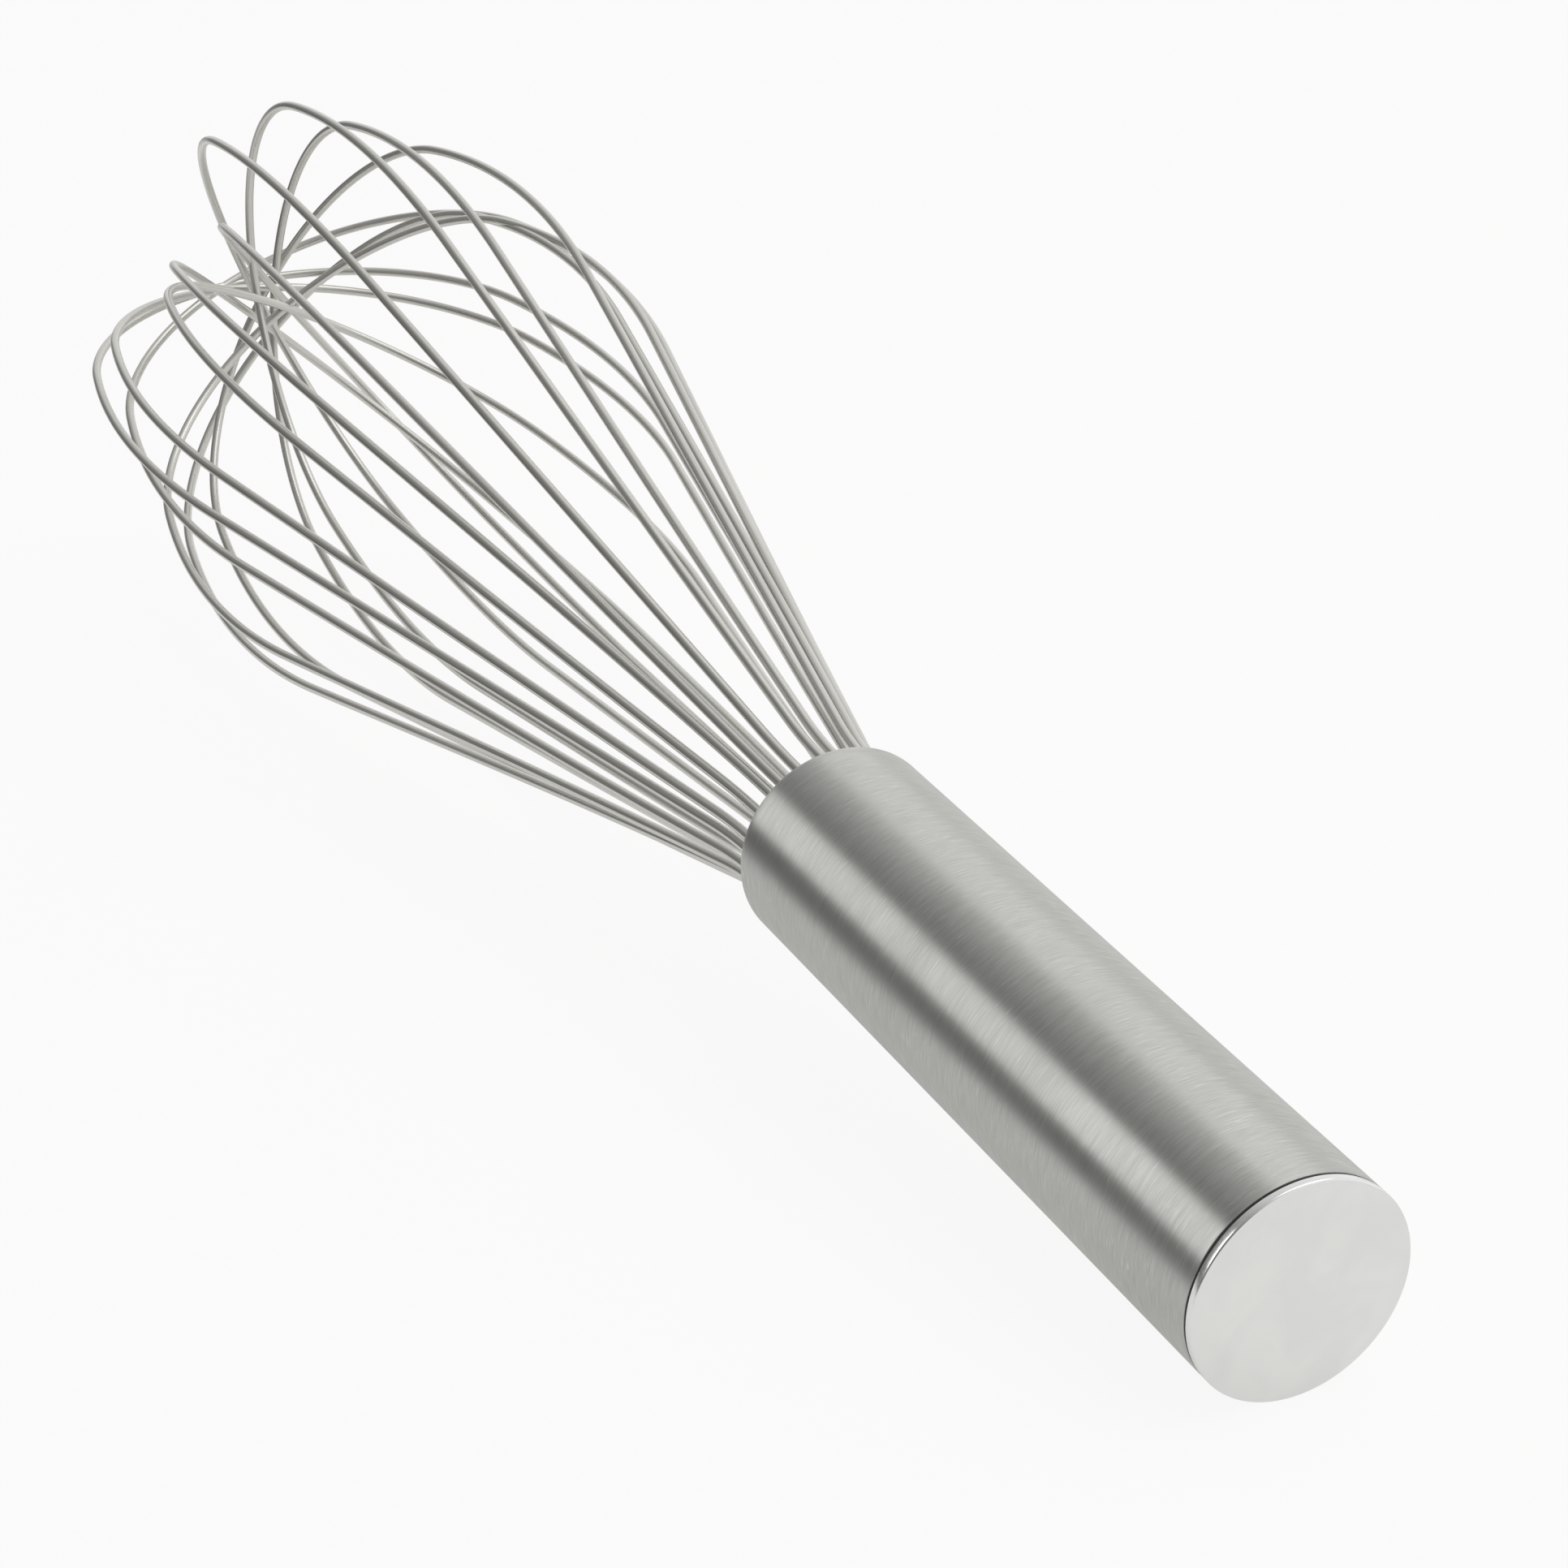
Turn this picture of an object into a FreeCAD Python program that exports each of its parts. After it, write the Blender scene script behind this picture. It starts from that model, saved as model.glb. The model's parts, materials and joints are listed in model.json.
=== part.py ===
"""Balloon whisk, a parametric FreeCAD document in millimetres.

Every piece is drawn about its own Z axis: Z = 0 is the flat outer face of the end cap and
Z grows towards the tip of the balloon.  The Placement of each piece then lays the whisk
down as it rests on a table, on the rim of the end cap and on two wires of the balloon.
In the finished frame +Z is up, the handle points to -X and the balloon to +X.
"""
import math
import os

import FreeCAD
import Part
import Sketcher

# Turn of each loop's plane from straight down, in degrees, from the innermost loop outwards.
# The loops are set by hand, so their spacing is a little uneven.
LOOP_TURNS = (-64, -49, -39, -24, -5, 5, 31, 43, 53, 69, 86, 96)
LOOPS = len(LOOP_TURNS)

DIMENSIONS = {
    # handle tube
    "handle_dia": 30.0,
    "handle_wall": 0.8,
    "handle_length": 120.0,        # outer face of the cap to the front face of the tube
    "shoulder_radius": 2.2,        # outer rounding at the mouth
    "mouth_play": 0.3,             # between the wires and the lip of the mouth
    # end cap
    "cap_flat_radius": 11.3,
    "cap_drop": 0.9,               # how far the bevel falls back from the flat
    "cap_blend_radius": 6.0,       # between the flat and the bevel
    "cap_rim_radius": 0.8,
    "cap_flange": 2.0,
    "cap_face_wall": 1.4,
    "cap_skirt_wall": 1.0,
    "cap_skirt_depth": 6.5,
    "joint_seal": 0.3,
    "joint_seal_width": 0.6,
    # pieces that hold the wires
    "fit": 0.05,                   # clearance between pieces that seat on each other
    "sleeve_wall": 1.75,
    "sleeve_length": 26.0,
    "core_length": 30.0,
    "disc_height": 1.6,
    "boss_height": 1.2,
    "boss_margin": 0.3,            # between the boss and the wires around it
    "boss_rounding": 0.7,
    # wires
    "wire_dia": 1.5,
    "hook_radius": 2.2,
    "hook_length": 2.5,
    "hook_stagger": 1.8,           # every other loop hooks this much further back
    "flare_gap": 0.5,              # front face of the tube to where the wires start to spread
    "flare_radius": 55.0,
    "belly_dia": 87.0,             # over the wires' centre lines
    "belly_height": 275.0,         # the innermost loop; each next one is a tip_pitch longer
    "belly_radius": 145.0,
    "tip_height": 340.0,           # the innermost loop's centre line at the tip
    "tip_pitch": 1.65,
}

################

_DIRECTIONS_:
Return each line of the data exactly as written above.

_RESPONSE TO THIS TASK_:
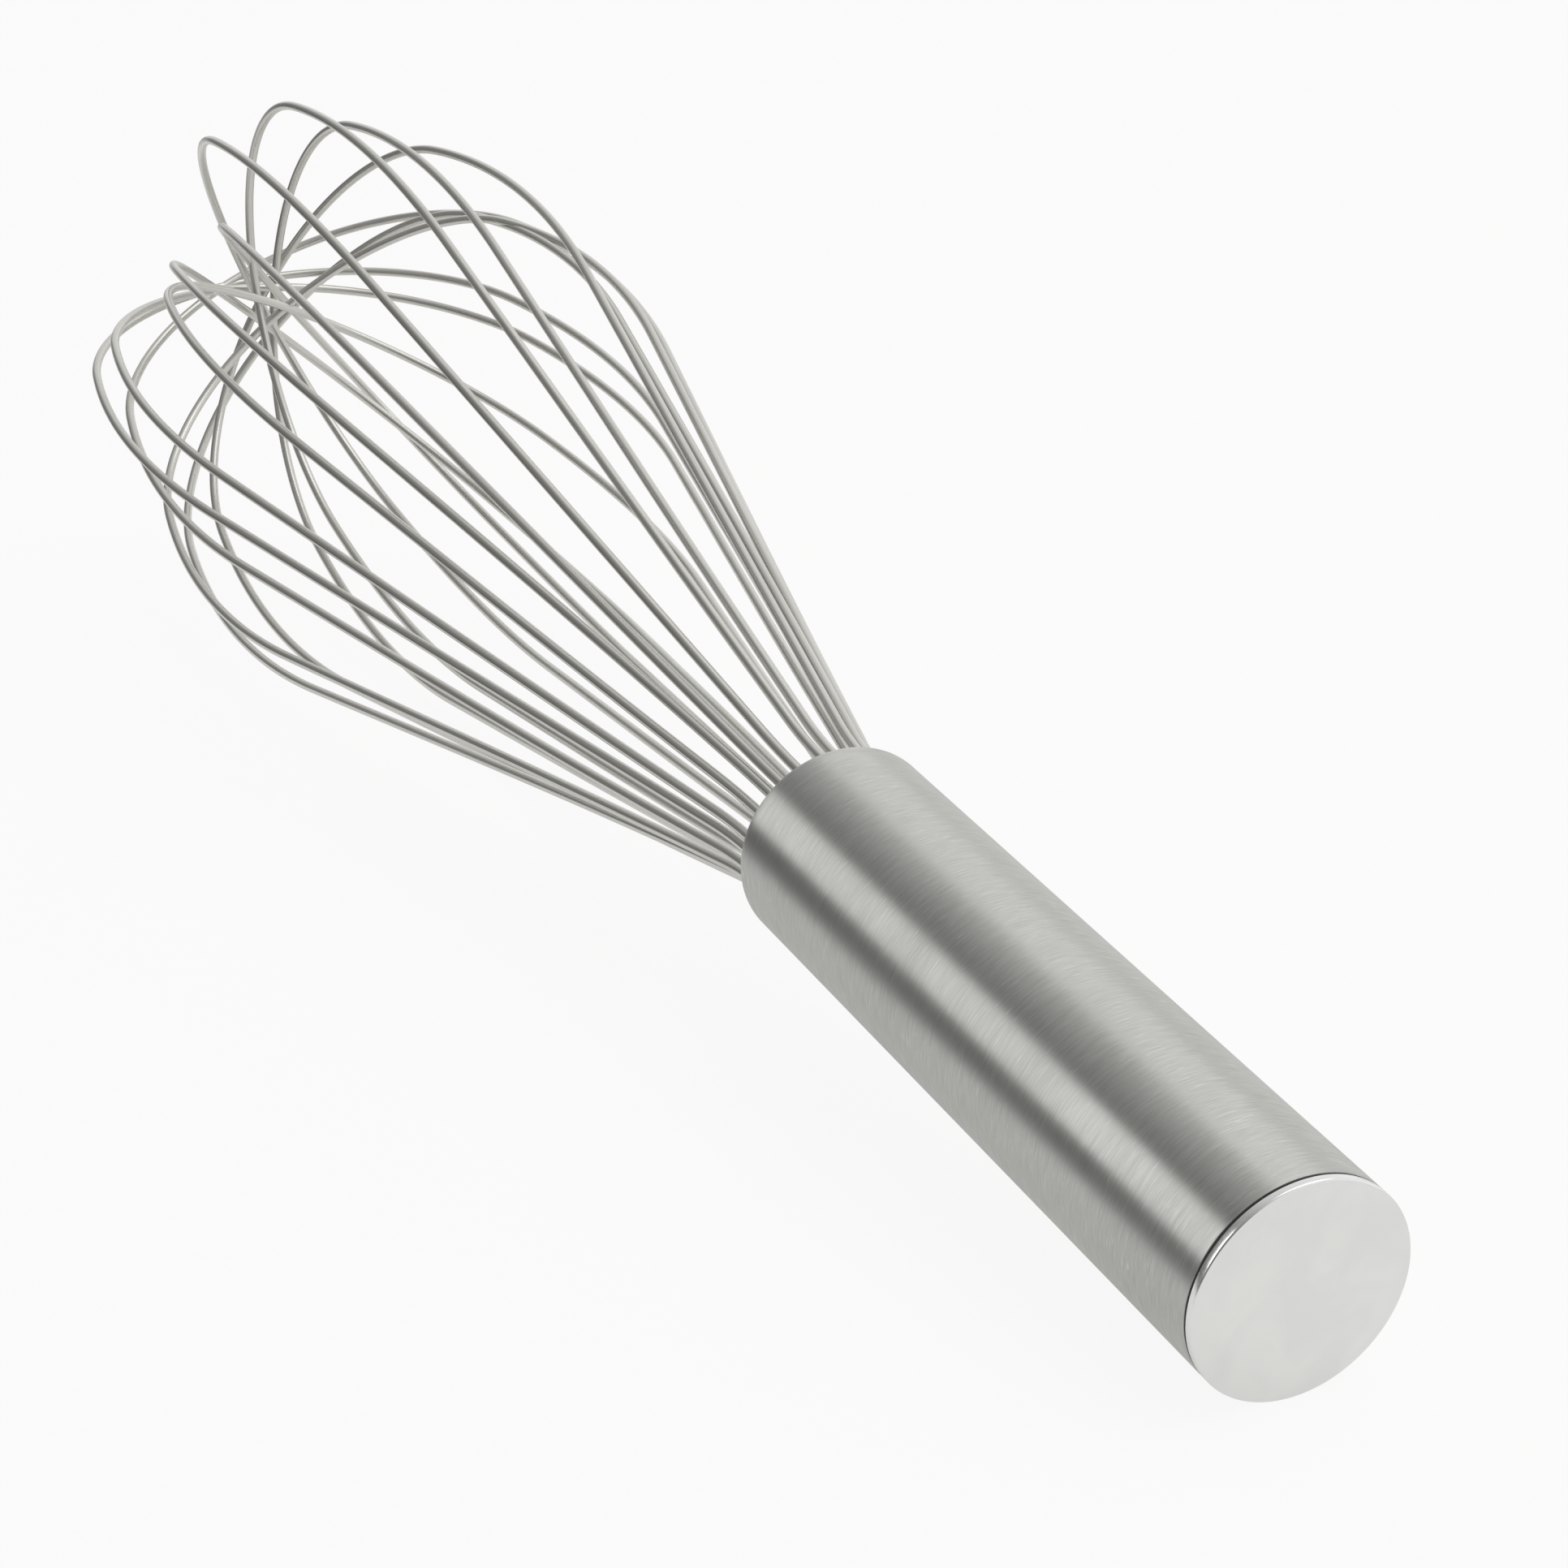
Turn this picture of an object into a FreeCAD Python program that exports each of its parts. After it, write the Blender scene script behind this picture. It starts from that model, saved as model.glb. The model's parts, materials and joints are listed in model.json.
=== part.py ===
"""Balloon whisk, a parametric FreeCAD document in millimetres.

Every piece is drawn about its own Z axis: Z = 0 is the flat outer face of the end cap and
Z grows towards the tip of the balloon.  The Placement of each piece then lays the whisk
down as it rests on a table, on the rim of the end cap and on two wires of the balloon.
In the finished frame +Z is up, the handle points to -X and the balloon to +X.
"""
import math
import os

import FreeCAD
import Part
import Sketcher

# Turn of each loop's plane from straight down, in degrees, from the innermost loop outwards.
# The loops are set by hand, so their spacing is a little uneven.
LOOP_TURNS = (-64, -49, -39, -24, -5, 5, 31, 43, 53, 69, 86, 96)
LOOPS = len(LOOP_TURNS)

DIMENSIONS = {
    # handle tube
    "handle_dia": 30.0,
    "handle_wall": 0.8,
    "handle_length": 120.0,        # outer face of the cap to the front face of the tube
    "shoulder_radius": 2.2,        # outer rounding at the mouth
    "mouth_play": 0.3,             # between the wires and the lip of the mouth
    # end cap
    "cap_flat_radius": 11.3,
    "cap_drop": 0.9,               # how far the bevel falls back from the flat
    "cap_blend_radius": 6.0,       # between the flat and the bevel
    "cap_rim_radius": 0.8,
    "cap_flange": 2.0,
    "cap_face_wall": 1.4,
    "cap_skirt_wall": 1.0,
    "cap_skirt_depth": 6.5,
    "joint_seal": 0.3,
    "joint_seal_width": 0.6,
    # pieces that hold the wires
    "fit": 0.05,                   # clearance between pieces that seat on each other
    "sleeve_wall": 1.75,
    "sleeve_length": 26.0,
    "core_length": 30.0,
    "disc_height": 1.6,
    "boss_height": 1.2,
    "boss_margin": 0.3,            # between the boss and the wires around it
    "boss_rounding": 0.7,
    # wires
    "wire_dia": 1.5,
    "hook_radius": 2.2,
    "hook_length": 2.5,
    "hook_stagger": 1.8,           # every other loop hooks this much further back
    "flare_gap": 0.5,              # front face of the tube to where the wires start to spread
    "flare_radius": 55.0,
    "belly_dia": 87.0,             # over the wires' centre lines
    "belly_height": 275.0,         # the innermost loop; each next one is a tip_pitch longer
    "belly_radius": 145.0,
    "tip_height": 340.0,           # the innermost loop's centre line at the tip
    "tip_pitch": 1.65,
}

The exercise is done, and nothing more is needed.